■ **Requirements**
Nothing outside the stretch should be returned: give exactly the lines from the line containing "leaf = make_material(name, (0.42" through the line containing "for body, members", including both.

■ **Source material**
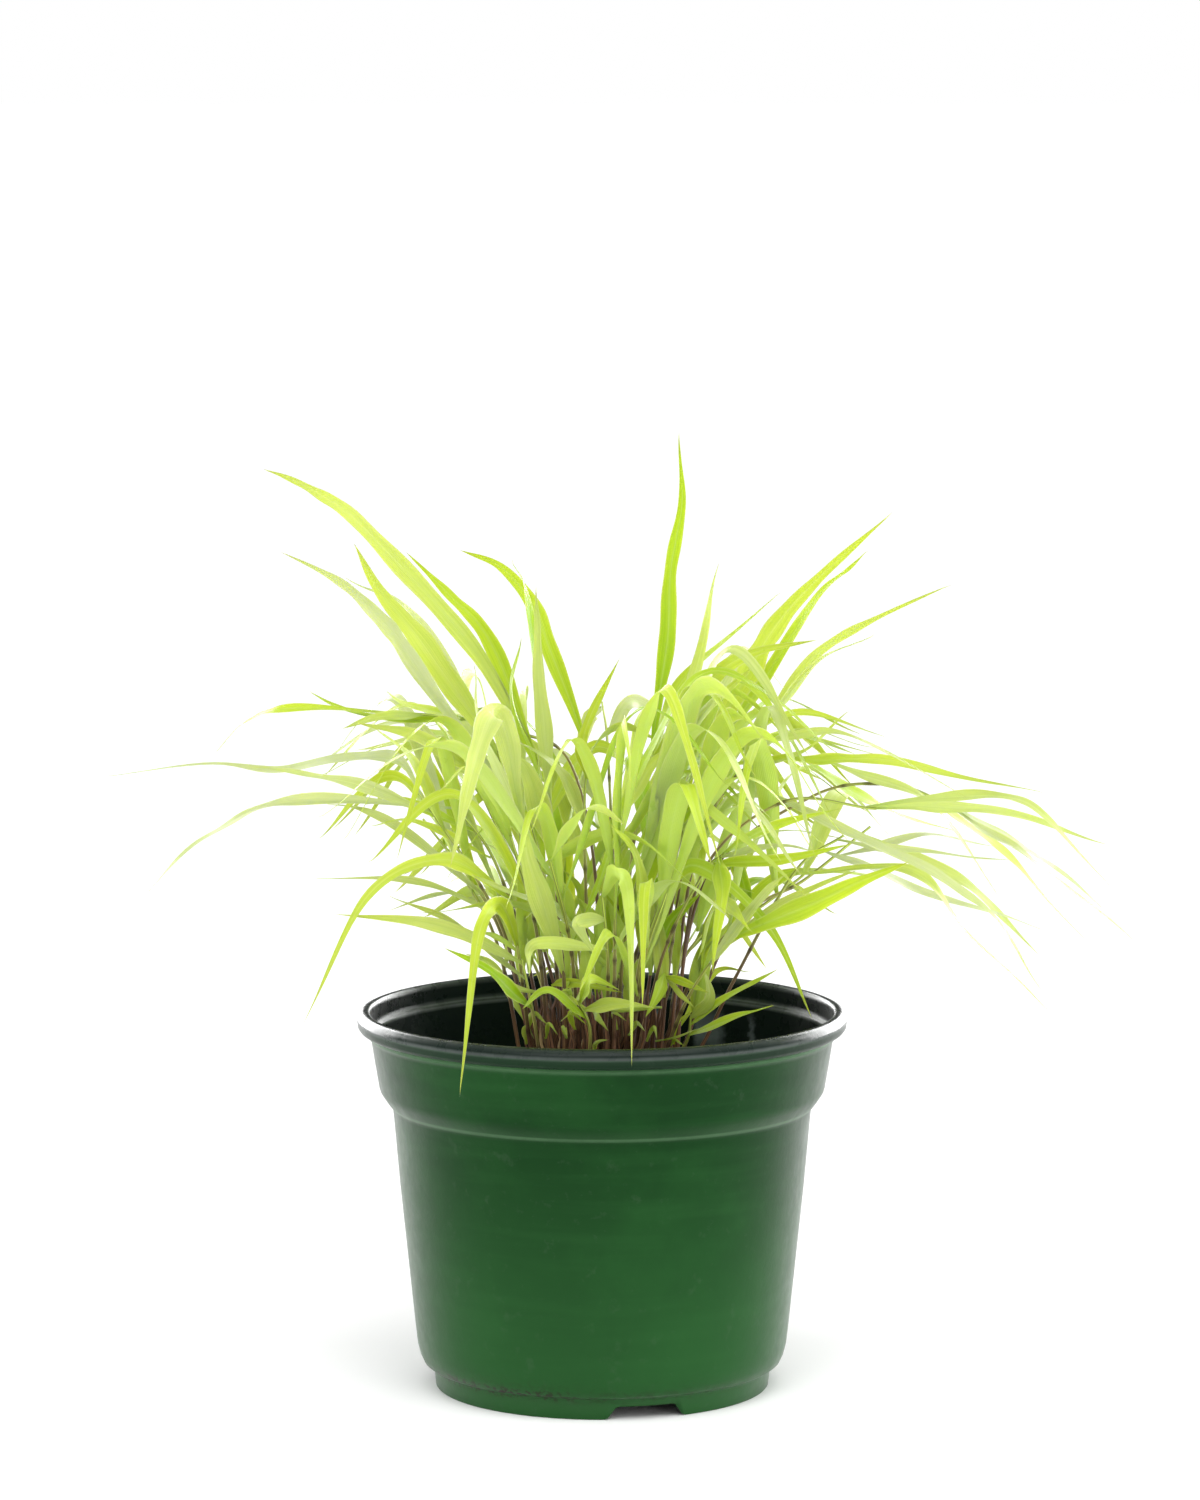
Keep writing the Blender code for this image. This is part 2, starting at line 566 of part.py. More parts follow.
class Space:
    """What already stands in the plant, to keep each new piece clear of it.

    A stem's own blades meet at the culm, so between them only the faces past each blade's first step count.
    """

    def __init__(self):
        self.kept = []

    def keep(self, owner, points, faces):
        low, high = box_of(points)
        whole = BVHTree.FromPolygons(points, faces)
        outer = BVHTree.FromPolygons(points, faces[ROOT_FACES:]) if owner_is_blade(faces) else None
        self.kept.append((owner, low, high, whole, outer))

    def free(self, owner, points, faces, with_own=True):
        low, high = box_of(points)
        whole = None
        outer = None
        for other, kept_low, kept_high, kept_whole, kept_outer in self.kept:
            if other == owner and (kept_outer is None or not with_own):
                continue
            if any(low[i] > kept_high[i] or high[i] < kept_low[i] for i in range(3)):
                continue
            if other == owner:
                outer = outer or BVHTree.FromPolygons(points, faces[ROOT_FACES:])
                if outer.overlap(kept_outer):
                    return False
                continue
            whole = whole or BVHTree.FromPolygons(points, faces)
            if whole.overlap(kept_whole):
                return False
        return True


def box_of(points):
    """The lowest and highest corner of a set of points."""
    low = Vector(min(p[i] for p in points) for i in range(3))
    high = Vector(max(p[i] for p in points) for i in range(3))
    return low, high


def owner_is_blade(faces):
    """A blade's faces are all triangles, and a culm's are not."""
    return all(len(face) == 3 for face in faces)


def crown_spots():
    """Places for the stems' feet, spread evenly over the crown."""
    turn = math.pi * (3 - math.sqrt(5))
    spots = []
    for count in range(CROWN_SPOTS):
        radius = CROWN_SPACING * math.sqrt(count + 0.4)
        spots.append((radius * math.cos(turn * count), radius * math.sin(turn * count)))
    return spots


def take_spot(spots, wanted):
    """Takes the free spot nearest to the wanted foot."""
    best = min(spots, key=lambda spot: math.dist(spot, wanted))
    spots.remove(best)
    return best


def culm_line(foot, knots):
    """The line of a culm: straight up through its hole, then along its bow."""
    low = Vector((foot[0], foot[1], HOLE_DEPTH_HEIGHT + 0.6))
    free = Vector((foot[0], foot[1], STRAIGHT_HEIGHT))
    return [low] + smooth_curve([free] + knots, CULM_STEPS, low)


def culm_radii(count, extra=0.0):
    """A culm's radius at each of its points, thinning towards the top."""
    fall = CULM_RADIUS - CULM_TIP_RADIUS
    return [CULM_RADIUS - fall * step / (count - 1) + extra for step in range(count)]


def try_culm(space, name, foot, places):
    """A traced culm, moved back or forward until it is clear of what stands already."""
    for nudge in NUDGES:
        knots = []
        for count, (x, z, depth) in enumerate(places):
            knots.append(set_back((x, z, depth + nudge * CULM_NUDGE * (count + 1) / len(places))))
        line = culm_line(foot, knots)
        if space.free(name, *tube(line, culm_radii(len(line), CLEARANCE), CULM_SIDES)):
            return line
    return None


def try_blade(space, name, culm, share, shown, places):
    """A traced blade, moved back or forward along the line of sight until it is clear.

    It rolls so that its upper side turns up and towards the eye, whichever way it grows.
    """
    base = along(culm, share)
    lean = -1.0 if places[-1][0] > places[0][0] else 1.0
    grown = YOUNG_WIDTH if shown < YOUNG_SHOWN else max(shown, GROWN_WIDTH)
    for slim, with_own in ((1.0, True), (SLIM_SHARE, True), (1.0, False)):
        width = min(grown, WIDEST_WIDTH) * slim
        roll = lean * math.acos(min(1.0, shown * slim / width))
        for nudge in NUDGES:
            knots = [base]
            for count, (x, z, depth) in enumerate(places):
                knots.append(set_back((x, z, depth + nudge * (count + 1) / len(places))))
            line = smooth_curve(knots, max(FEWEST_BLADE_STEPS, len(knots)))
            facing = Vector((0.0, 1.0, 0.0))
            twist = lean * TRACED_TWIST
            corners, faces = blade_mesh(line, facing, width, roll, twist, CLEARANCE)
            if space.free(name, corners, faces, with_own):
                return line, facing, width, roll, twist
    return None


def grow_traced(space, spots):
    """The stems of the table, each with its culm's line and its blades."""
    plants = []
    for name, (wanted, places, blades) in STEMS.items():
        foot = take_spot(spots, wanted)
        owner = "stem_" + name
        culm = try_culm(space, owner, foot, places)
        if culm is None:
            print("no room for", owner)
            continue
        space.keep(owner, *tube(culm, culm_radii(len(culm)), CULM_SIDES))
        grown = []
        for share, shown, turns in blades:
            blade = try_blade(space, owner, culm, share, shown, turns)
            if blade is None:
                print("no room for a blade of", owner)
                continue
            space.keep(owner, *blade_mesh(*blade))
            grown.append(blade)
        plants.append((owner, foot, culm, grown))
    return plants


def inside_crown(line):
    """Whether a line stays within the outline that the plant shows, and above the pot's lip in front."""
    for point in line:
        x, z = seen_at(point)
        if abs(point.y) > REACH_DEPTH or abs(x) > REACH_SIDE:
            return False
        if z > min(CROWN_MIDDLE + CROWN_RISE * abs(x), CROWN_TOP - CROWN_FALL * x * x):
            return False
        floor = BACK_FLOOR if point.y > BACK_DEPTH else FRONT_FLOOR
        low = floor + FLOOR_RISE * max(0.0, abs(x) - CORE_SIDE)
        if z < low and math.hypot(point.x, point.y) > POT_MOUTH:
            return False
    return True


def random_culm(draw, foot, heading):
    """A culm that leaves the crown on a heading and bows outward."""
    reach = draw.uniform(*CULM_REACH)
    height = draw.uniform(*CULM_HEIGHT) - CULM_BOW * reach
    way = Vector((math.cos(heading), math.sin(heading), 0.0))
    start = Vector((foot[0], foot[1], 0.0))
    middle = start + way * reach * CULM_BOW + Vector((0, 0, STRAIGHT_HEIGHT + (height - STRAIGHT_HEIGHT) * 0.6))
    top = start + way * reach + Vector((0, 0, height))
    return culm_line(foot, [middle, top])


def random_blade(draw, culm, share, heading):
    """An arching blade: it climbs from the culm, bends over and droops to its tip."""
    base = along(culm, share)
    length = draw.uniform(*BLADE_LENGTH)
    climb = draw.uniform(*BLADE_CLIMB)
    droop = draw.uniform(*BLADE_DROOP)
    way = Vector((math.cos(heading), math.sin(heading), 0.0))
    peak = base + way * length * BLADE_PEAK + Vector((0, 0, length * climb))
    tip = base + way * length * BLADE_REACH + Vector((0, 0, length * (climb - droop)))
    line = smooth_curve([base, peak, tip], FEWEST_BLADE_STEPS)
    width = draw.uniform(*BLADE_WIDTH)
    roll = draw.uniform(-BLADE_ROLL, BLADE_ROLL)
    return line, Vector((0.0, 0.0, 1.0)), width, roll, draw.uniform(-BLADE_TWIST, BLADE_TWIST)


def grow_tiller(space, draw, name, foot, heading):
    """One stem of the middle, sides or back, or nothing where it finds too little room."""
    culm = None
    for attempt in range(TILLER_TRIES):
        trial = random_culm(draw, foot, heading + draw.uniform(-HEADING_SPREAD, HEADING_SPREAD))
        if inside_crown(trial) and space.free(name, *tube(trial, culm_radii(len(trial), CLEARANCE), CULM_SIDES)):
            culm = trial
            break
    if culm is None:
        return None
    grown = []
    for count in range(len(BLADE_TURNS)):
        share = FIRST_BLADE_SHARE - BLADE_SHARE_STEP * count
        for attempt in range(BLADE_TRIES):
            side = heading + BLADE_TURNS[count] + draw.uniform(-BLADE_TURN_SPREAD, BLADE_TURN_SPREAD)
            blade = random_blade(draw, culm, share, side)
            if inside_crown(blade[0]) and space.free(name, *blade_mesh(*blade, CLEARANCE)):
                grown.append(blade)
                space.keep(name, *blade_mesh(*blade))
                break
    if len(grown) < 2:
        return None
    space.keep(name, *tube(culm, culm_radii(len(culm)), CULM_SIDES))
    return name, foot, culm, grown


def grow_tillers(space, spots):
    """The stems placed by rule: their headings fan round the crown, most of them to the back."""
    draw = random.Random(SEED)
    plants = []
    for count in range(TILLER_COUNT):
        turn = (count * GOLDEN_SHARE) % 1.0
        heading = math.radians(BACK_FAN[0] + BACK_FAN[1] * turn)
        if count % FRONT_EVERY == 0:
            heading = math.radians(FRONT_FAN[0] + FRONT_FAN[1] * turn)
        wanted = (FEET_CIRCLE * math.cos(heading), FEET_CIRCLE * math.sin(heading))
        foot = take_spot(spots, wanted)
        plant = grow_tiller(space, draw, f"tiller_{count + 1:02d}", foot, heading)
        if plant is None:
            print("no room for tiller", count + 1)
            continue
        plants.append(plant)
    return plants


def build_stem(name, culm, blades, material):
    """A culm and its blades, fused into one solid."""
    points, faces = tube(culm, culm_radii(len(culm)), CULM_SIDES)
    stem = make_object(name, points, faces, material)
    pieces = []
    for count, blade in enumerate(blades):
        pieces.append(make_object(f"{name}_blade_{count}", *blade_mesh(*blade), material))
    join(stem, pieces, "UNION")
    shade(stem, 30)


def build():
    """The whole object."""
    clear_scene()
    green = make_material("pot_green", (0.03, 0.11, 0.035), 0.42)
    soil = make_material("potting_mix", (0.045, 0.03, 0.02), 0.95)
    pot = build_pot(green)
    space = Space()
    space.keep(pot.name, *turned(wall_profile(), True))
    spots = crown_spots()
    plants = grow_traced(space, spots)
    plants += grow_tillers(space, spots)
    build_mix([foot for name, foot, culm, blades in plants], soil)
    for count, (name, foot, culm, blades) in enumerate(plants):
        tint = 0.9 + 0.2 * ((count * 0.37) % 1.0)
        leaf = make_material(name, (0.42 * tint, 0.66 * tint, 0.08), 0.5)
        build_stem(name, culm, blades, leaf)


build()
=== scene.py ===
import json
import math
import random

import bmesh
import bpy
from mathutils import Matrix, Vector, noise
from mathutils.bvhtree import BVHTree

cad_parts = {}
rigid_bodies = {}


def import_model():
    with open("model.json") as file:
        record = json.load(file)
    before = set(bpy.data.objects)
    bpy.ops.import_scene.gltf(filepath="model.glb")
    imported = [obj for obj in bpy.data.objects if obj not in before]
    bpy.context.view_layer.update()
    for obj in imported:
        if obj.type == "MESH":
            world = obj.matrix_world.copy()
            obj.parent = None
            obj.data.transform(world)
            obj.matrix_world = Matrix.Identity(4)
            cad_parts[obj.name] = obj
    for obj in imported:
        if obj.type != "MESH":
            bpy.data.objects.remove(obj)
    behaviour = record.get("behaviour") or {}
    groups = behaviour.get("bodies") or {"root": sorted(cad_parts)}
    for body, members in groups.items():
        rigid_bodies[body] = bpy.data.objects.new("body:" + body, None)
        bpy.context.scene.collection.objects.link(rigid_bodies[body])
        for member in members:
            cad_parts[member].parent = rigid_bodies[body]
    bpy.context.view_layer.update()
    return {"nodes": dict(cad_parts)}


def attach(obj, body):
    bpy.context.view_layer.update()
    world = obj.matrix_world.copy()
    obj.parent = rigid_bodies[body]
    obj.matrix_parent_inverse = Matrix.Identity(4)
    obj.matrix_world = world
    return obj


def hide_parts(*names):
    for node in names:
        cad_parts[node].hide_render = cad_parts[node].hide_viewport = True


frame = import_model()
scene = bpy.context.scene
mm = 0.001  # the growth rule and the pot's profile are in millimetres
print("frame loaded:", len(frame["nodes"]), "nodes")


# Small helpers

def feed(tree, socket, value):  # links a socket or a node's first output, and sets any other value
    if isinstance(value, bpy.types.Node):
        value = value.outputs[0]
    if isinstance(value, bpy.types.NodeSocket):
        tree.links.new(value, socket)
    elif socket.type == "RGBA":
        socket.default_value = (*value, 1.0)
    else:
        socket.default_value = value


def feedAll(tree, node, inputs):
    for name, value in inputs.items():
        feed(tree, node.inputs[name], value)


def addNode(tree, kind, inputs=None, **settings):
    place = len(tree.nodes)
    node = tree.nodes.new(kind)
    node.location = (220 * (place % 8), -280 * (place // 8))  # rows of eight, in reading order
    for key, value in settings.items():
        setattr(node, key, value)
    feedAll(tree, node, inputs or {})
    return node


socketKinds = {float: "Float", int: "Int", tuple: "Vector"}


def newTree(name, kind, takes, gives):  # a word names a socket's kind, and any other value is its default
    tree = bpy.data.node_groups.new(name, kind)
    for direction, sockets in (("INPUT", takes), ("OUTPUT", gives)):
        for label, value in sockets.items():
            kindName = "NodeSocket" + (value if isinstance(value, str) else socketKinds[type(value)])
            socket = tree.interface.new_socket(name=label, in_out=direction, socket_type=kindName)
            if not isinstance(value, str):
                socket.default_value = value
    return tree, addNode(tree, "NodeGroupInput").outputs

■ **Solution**
        leaf = make_material(name, (0.42 * tint, 0.66 * tint, 0.08), 0.5)
        build_stem(name, culm, blades, leaf)


build()
=== scene.py ===
import json
import math
import random

import bmesh
import bpy
from mathutils import Matrix, Vector, noise
from mathutils.bvhtree import BVHTree

cad_parts = {}
rigid_bodies = {}


def import_model():
    with open("model.json") as file:
        record = json.load(file)
    before = set(bpy.data.objects)
    bpy.ops.import_scene.gltf(filepath="model.glb")
    imported = [obj for obj in bpy.data.objects if obj not in before]
    bpy.context.view_layer.update()
    for obj in imported:
        if obj.type == "MESH":
            world = obj.matrix_world.copy()
            obj.parent = None
            obj.data.transform(world)
            obj.matrix_world = Matrix.Identity(4)
            cad_parts[obj.name] = obj
    for obj in imported:
        if obj.type != "MESH":
            bpy.data.objects.remove(obj)
    behaviour = record.get("behaviour") or {}
    groups = behaviour.get("bodies") or {"root": sorted(cad_parts)}
    for body, members in groups.items():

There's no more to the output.